**Your objective**
Reproduce the span that opens at the line containing "block = skip_block()" and closes at the line containing "obj.data.transform(world)", both lines included, without alteration and without any other line.

++++++++++

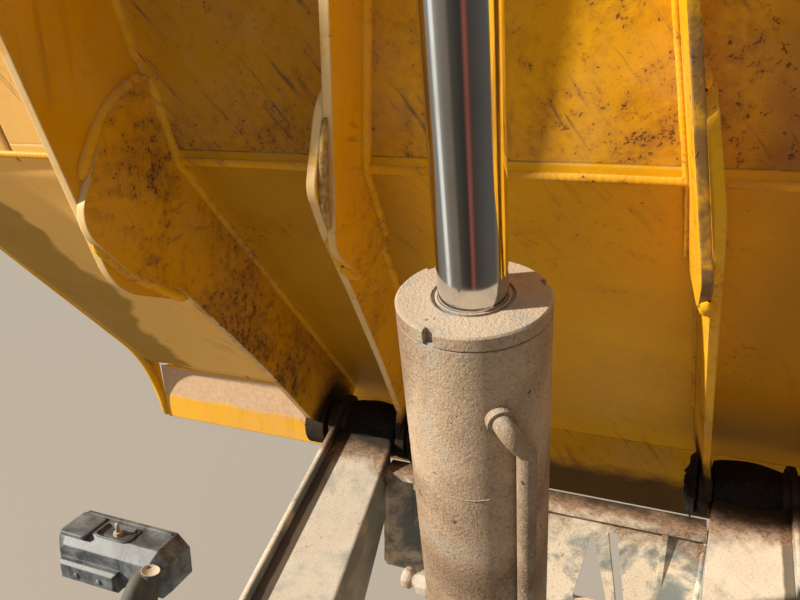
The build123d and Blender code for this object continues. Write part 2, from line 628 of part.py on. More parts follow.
def make_lamp(side):
    x, y, z = side * LAMP_X, LAMP_Y, LAMP_Z
    hollow_width, hollow_height = LAMP_WIDTH - 2 * LAMP_WALL, LAMP_HEIGHT - 2 * LAMP_WALL
    shell = Box(LAMP_WIDTH, LAMP_DEPTH, LAMP_HEIGHT)
    shell = chamfer(shell.edges().filter_by(Axis.Y), LAMP_CORNER)
    shell = chamfer(shell.faces().sort_by(Axis.Y)[0].edges(), LAMP_BACK_CHAMFER)
    width, deep, tall = LAMP_LEDGE
    ledge = Box(width, 2 * deep, tall)
    ledge = chamfer(ledge.faces().sort_by(Axis.Y)[0].edges(), LAMP_LEDGE_CHAMFER)
    shell = shell + Pos(-side * LAMP_LEDGE_PLACE[0], -LAMP_DEPTH / 2, LAMP_LEDGE_PLACE[1]) * ledge
    width, deep, tall = LAMP_DISH
    shell = shell - Pos(0, 0, LAMP_HEIGHT / 2) * Box(width, deep, tall)
    cavity = Pos(0, LAMP_WALL + LAMP_BACK_CHAMFER, 0) * Box(hollow_width, LAMP_DEPTH, hollow_height)
    shell = shell - chamfer(cavity.edges().filter_by(Axis.Y), LAMP_CORNER)
    lens = Pos(0, LAMP_DEPTH / 2 - LENS_INSET, 0) * Box(hollow_width - LENS_PLAY, LENS_THICK, hollow_height - LENS_PLAY)
    lens = chamfer(lens.edges().filter_by(Axis.Y), LAMP_CORNER)
    place = Pos(x, y, z)
    foot_x = side * (arm_edge(STALK_Y, True) - ARM_WALL)
    stalk_x = side * (LAMP_X - STALK_INBOARD)
    back = y - LAMP_DEPTH / 2
    points = (Vector(foot_x, STALK_Y, STALK_Z), Vector(stalk_x, STALK_Y, STALK_Z),
              Vector(stalk_x, back - STALK_BEND_R - STALK_THROAT, STALK_TOP_Z), Vector(stalk_x, back, STALK_TOP_Z))
    path = FilletPolyline(*points, radius=STALK_BEND_R)
    section = Plane(origin=path @ 0, z_dir=path % 0)
    stalk = sweep(section * Circle(STALK_R), path=path)
    flange = cross_rod(STALK_Y, STALK_Z, STALK_FLANGE_R, foot_x, foot_x + side * (ARM_WALL + STALK_FLANGE_THICK))
    stalk = stalk + flange - arm_solid(side, 0.0, 0.0)
    return {"housing": place * shell, "lens": place * lens, "stalk": stalk}


def main():
    os.makedirs("parts", exist_ok=True)
    ring_lower, ring_upper = make_slew_rings()
    save(ring_lower, "slew_ring_fixed")
    save(ring_upper, "slew_ring_turning")
    save(make_table(), "turntable_plate")

    for side, word in ((-1, "left"), (1, "right")):
        eye = make_arm_eye(side)
        box, plate = make_arm(side, eye)
        save(box, "arm_box_" + word)
        save(plate, "arm_outer_plate_" + word)
        inner = side * (INNER_BOSS_X[0] - PIN_OVERHANG)
        outer = side * (OUTER_BOSS_X[1] + PIN_OVERHANG)
        save(eye - cross_rod(HINGE_Y, HINGE_Z, PIN_R, -BIG, BIG), "arm_hinge_eye_" + word)
        save(cross_rod(HINGE_Y, HINGE_Z, PIN_R, inner, outer), "hinge_pin_" + word)
        for name, shape in make_lamp(side).items():
            save(shape, "lamp_" + name + "_" + word)
    save(make_cross_member(), "cross_member")
    save(make_foot_clevis(), "ram_foot_clevis")
    pin_half = BASE_EYE_WIDTH / 2 + CLEVIS_GAP + CLEVIS_PLATE + PIN_HEAD
    save(cross_rod(RAM_FOOT_Y, RAM_FOOT_Z, RAM_PIN_R, -pin_half, pin_half), "ram_foot_pin")

    for name, shape in make_ram().items():
        save(lean_ram(shape), name)

    block = skip_block()
    for name, shape in make_skip_panels(block).items():
        save(raise_skip(shape), "skip_" + name)
    save(raise_skip(make_lip()), "skip_lip")
    for name, shape in make_rims().items():
        save(raise_skip(shape), "skip_" + name)
    for name, shape in make_ribs(block).items():
        save(raise_skip(shape), name)
    save(raise_skip(make_head_bracket()), "ram_head_bracket")
    head_y, head_z = lowered_head()
    head_half = HEAD_EYE_WIDTH / 2 + CLEVIS_GAP + CLEVIS_PLATE + PIN_HEAD
    ends = None
    for side in (-1, 1):
        end = cross_rod(head_y, head_z, RAM_PIN_R, side * (HEAD_EYE_WIDTH / 2 + CLEVIS_GAP), side * head_half)
        ends = end if ends is None else ends + end
    save(raise_skip(ends), "ram_head_pin")


main()
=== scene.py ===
import math
import bpy
import numpy as np
from mathutils import Matrix, Vector


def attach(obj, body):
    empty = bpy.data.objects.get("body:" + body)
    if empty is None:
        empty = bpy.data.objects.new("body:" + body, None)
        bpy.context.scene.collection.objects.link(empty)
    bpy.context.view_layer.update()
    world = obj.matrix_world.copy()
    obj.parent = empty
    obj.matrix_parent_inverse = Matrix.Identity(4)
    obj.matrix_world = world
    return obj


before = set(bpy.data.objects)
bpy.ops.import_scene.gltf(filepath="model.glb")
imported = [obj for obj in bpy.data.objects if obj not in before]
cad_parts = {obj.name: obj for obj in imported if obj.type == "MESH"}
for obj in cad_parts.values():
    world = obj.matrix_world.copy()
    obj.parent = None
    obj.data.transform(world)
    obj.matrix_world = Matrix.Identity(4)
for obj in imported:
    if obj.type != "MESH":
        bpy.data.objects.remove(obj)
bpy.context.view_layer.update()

# Camera: close behind the ram, a little above it and turned to the left
CAMERA_AT = (0.1694, -0.6183, 1.1298)
CAMERA_YAW = 20.68
CAMERA_PITCH = 16.79
CAMERA_LENS = 31.32
SENSOR_WIDTH = 36.0

# Floor, sun and sky
FLOOR_Z = -0.62
FLOOR_HALF_SIZE = 14.0
FLOOR_COLOUR = (0.41, 0.36, 0.30)
SUN_ENERGY = 7.2
SUN_DIRECTION = (0.92, 0.50, -0.50)
SUN_COLOUR = (1.0, 0.93, 0.82)
SUN_SPREAD = 1.6
SKY_STRENGTH = 0.34
SKY_COLOUR = (0.78, 0.88, 1.0, 1)

# What the bright rod mirrors, by the turn round the ram in degrees from the side of the camera
MIRROR_BANDS = (
    (-170, (0.10, 0.10, 0.10)), (-119, (0.12, 0.10, 0.08)), (-100, (0.19, 0.16, 0.13)),
    (-82, (0.18, 0.18, 0.16)), (-76, (0.75, 0.75, 0.72)), (-68, (0.82, 0.82, 0.78)),
    (-62, (0.22, 0.21, 0.19)), (-50, (0.15, 0.13, 0.105)), (-27, (0.13, 0.105, 0.08)),
    (-19, (0.05, 0.042, 0.032)), (3, (0.028, 0.027, 0.022)), (14, (0.028, 0.02, 0.016)),
    (19, (0.14, 0.05, 0.04)), (24, (0.25, 0.07, 0.05)), (30, (0.14, 0.05, 0.035)),
    (35, (0.05, 0.035, 0.028)), (56, (0.055, 0.050, 0.045)), (78, (0.072, 0.066, 0.060)),
    (100, (0.080, 0.072, 0.060)), (112, (0.20, 0.13, 0.06)), (124, (0.34, 0.20, 0.08)),
    (146, (0.90, 0.52, 0.14)), (170, (0.20, 0.15, 0.10)))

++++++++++

**Output for this task**
    block = skip_block()
    for name, shape in make_skip_panels(block).items():
        save(raise_skip(shape), "skip_" + name)
    save(raise_skip(make_lip()), "skip_lip")
    for name, shape in make_rims().items():
        save(raise_skip(shape), "skip_" + name)
    for name, shape in make_ribs(block).items():
        save(raise_skip(shape), name)
    save(raise_skip(make_head_bracket()), "ram_head_bracket")
    head_y, head_z = lowered_head()
    head_half = HEAD_EYE_WIDTH / 2 + CLEVIS_GAP + CLEVIS_PLATE + PIN_HEAD
    ends = None
    for side in (-1, 1):
        end = cross_rod(head_y, head_z, RAM_PIN_R, side * (HEAD_EYE_WIDTH / 2 + CLEVIS_GAP), side * head_half)
        ends = end if ends is None else ends + end
    save(raise_skip(ends), "ram_head_pin")


main()
=== scene.py ===
import math
import bpy
import numpy as np
from mathutils import Matrix, Vector


def attach(obj, body):
    empty = bpy.data.objects.get("body:" + body)
    if empty is None:
        empty = bpy.data.objects.new("body:" + body, None)
        bpy.context.scene.collection.objects.link(empty)
    bpy.context.view_layer.update()
    world = obj.matrix_world.copy()
    obj.parent = empty
    obj.matrix_parent_inverse = Matrix.Identity(4)
    obj.matrix_world = world
    return obj


before = set(bpy.data.objects)
bpy.ops.import_scene.gltf(filepath="model.glb")
imported = [obj for obj in bpy.data.objects if obj not in before]
cad_parts = {obj.name: obj for obj in imported if obj.type == "MESH"}
for obj in cad_parts.values():
    world = obj.matrix_world.copy()
    obj.parent = None
    obj.data.transform(world)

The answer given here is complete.